## Stated goal
Which lines hold the word "this"? Copy each of them.
☆ ☆ ☆ ☆
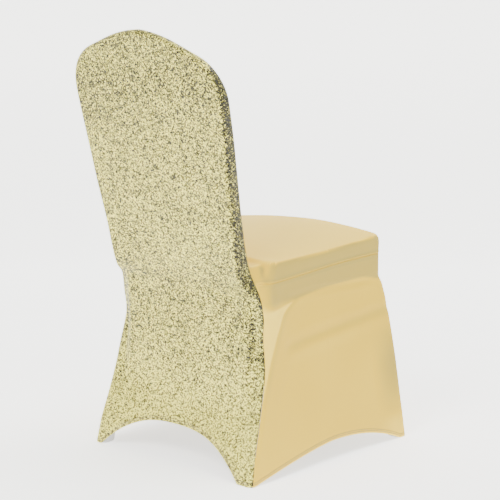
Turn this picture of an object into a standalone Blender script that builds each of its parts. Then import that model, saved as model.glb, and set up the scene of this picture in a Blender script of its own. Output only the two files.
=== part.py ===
# Stretch chair cover: glitter back panel, plain seat and front panel, plain skirt, four foot pockets.
# Metres, +Z up. The origin is on the floor under the middle of the cover; the back faces +Y.
# Every panel lies on one smooth form, the outside of the stretched cloth. The form is the blend of
# a leaning back, drawn over its outline, and a splayed lower part, drawn over its plan at each height.

import bpy
import bmesh
import numpy as np
from mathutils import Vector

# Cloth
CLOTH = 0.0016            # thickness of the stretched cloth
HEM_CLOTH = 0.0026        # thickness where the hem is turned up
HEM_DEPTH = 0.009
LEVEL_BELOW = 0.04        # below this height the cloth's edge turns level
SEAM_GAP = 0.0003         # gap between two panels along their seam

# Seat
SEAT_TOP = 0.4504         # height of the seat's edge
SEAT_CROWN = 0.016        # rise of the seat's middle above its edge
SEAT_TILT = 0.010         # the seat is higher on the left by this much for each metre across
SEAT_FORWARD = 0.16       # rise of its left edge towards the front, from this y on
SEAT_FORWARD_Y = 0.07
SEAT_HALF = 0.215
SEAT_MIDDLE_Y = -0.04
SEAT_REACH = 0.27         # half the length over which the crown fades
SEAT_EDGE = 0.007         # softness of the seat's edge at the sides and at the front
SEAT_EDGE_FRONT = 0.022
SEAT_EDGE_FROM = (0.175, 0.208)      # distances before the middle over which it turns softer
LEG_ROUND = 0.016         # plan radius of the lower part's corners

# Back
CROWN_TOP = 0.930
CROWN_SLOPE = 0.387
CROWN_SOFT = 0.022
SHOULDER_HALF = 0.2128
SHOULDER_Z = 0.863
SHOULDER_SOFT = 0.065
BACK_EDGE = 0.010         # radius of the back's long edges
BACK_FOOT = 0.24          # where the back's form ends, inside the lower part
BACK_FOOT_SOFT = 0.02
BLEND = 0.035             # how softly the back runs into the lower part

# Back: height, half width, rear y at the sides, rear y in the middle, depth from rear to front face
BACK = (
    (0.250, 0.1700, 0.1250, 0.1300, 0.034),
    (0.300, 0.1900, 0.1460, 0.1540, 0.034),
    (0.340, 0.2010, 0.1590, 0.1680, 0.034),
    (0.360, 0.2015, 0.1630, 0.1730, 0.034),
    (0.380, 0.1985, 0.1740, 0.1800, 0.036),
    (0.400, 0.1935, 0.1960, 0.1880, 0.042),
    (0.420, 0.1880, 0.2090, 0.1970, 0.044),
    (0.440, 0.1865, 0.2160, 0.2060, 0.043),
    (0.500, 0.1890, 0.2280, 0.2260, 0.037),
    (0.600, 0.1975, 0.2500, 0.2500, 0.034),
    (0.700, 0.2045, 0.2705, 0.2705, 0.034),
    (0.800, 0.2105, 0.2910, 0.2910, 0.031),
    (0.863, 0.2128, 0.3012, 0.3012, 0.023),
    (0.930, 0.2130, 0.3146, 0.3146, 0.021),
)

# Lower part: height, half width at the rear, rear y, half width at the front, front y
LEGS = (
    (0.000, 0.2370, 0.2290, 0.2480, -0.2740),
    (0.050, 0.2350, 0.2170, 0.2450, -0.2690),
    (0.100, 0.2300, 0.2020, 0.2410, -0.2630),
    (0.200, 0.2200, 0.1740, 0.2320, -0.2530),
    (0.300, 0.2075, 0.1590, 0.2220, -0.2370),
    (0.350, 0.2035, 0.1570, 0.2170, -0.2240),
    (0.380, 0.2050, 0.1550, 0.2140, -0.2140),
    (0.420, 0.2090, 0.1450, 0.2140, -0.2130),
    (0.460, 0.2110, 0.1330, 0.2150, -0.2130),
)

# Cloth drawn in between two legs: height, at the sides, at the front, at the rear
DRAWN_IN = (
    (0.000, 0.0000, 0.0000, 0.0000),
    (0.100, 0.0080, 0.0100, 0.0090),
    (0.200, 0.0100, 0.0120, 0.0070),
    (0.300, 0.0080, 0.0060, 0.0000),
    (0.369, 0.0055, 0.0010, 0.0000),
    (0.420, 0.0010, -0.0020, -0.0200),
    (0.460, -0.0020, -0.0120, -0.0250),
)

# Cloth bridging from the seat's rear corner to the back: half width at the rear, widening forwards
BRIDGE_HALF = 0.1790
BRIDGE_REAR = 0.178
BRIDGE_FRONT = 0.118
BRIDGE_WIDENS = 0.30
BRIDGE_FROM = 0.178
BRIDGE_TOP = 0.449
BRIDGE_SOFT = 0.014
BRIDGE_BLEND = 0.013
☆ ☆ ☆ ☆
## Full output
Turn this picture of an object into a standalone Blender script that builds each of its parts. Then import that model, saved as model.glb, and set up the scene of this picture in a Blender script of its own. Output only the two files.
LEVEL_BELOW = 0.04        # below this height the cloth's edge turns level
SEAT_TILT = 0.010         # the seat is higher on the left by this much for each metre across
SEAT_FORWARD = 0.16       # rise of its left edge towards the front, from this y on